Hattie expresses no particular ill will towards whites, ready to offer them Christian charity. Willie, however, wants revenge on the whites for all the ways they abused blacks back on earth. The two have the following conversation:

“What right they got coming up here this late? Why don’t they leave us in peace? Why didn’t they blow themselves up on that old world and let us be?”

“Willie, that ain’t no Christian way to talk.”

“I’m not feeling Christian,” he said savagely, gripping the wheel. “I’m just feeling mean. After all them years of doing what they did to our folks."

Willie goes on to remember the lynchings that affected his family, and the blacks who had to work in shacks doing laundry. He remembers blacks having to sit at the back of the bus. He has a rope in his hands, preparing to lynch the whites, and has rounded up a "mob" who will put them in their place from the start—the lowly place blacks once occupied on earth.

Hattie has a Christian spirit of forgiveness, while Willie has a non-Christian spirit of revenge that to him seems to be justice.

The white captain of the ship is worn, thin, and very tired. He comes with a spirit of Christian humility. He says:

But we’ll come here and we’ll work for you and do the things you did for us—clean your houses, cook your meals, shine your shoes, and humble ourselves in the sight of God for the things we have done over the centuries to ourselves, to others, to you.

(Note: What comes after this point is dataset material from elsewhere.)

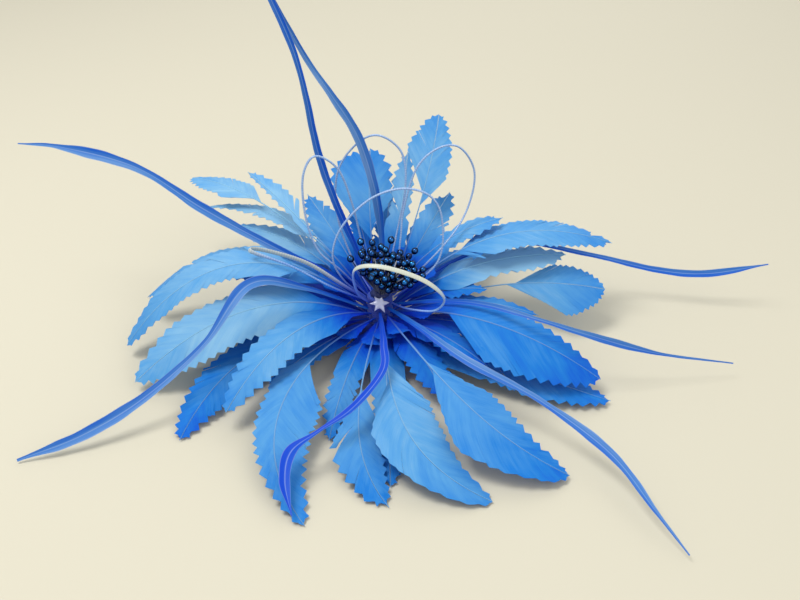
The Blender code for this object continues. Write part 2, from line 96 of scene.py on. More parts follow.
THREAD_PITCH = THREAD_RADIUS * 2.1
THREAD_STEPS = 40  # for each turn

RING_HEIGHT = {"under": 7.6, "lower": 9.7, "middle": 11.8, "upper": 13.9, "crown": 16.0, "loops": 18.2}

# Quill
QUILL_WIDTH = 1.5
QUILL_HALF = (0.50, 0.46)  # half its width and height at the binding
QUILL_TAPER = 0.68  # share of its thickness that it loses up to its tip
QUILL_LIFT = 0.14  # how far its middle lies above the vanes'
QUILL_ROOT = 1.2  # how far it runs into the binding
QUILL_SECTIONS = 44
QUILL_SIDES = 8
QUILL_FADES = (0.75, 1.0)  # shares of its length where it takes on the vanes' colour by half
ROLL_END = 0.4  # share of the length where a feather has its whole roll
HOOK_PEAK = 0.3257  # the most that t ** 2 - t ** 5 reaches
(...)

Even Willie is moved by the captain's words and humble spirit. When the captain shows them the extent of the destruction on earth and tells them that only 500,000 people are left, those listening come to the conclusion that whites have paid their price already. It is time to start over. Willie, the anti-white ringleader, moves to a stance of Christian forgiveness and reconciliation:

“Yes,” said Willie at last. “The Lord’s let us come through, a few here and a few there. And what happens next is up to all of us. The time for being fools is over. We got to be something else except fools. I knew that when he talked. I knew then that now the white man’s as lonely as we’ve always been. He’s got no home now, just like we didn’t have one for so long. Now everything’s even. We can start all over again, on the same level.”

The story shows through the captain that a spirit of Christian love, humility, and willingness to suffer can help bring about peace. All three of the main characters end up in the same place of wanting to work together in brotherhood and charity rather than hate. The whites may be treated as second class citizens, but it sounds as if the community will start off on a better foot and let bygones be bygones. The story condones this kind of reconciliation. We can both applaud this spirit of mercy and wonder if some kind of reparations are nevertheless due to atone for past racism.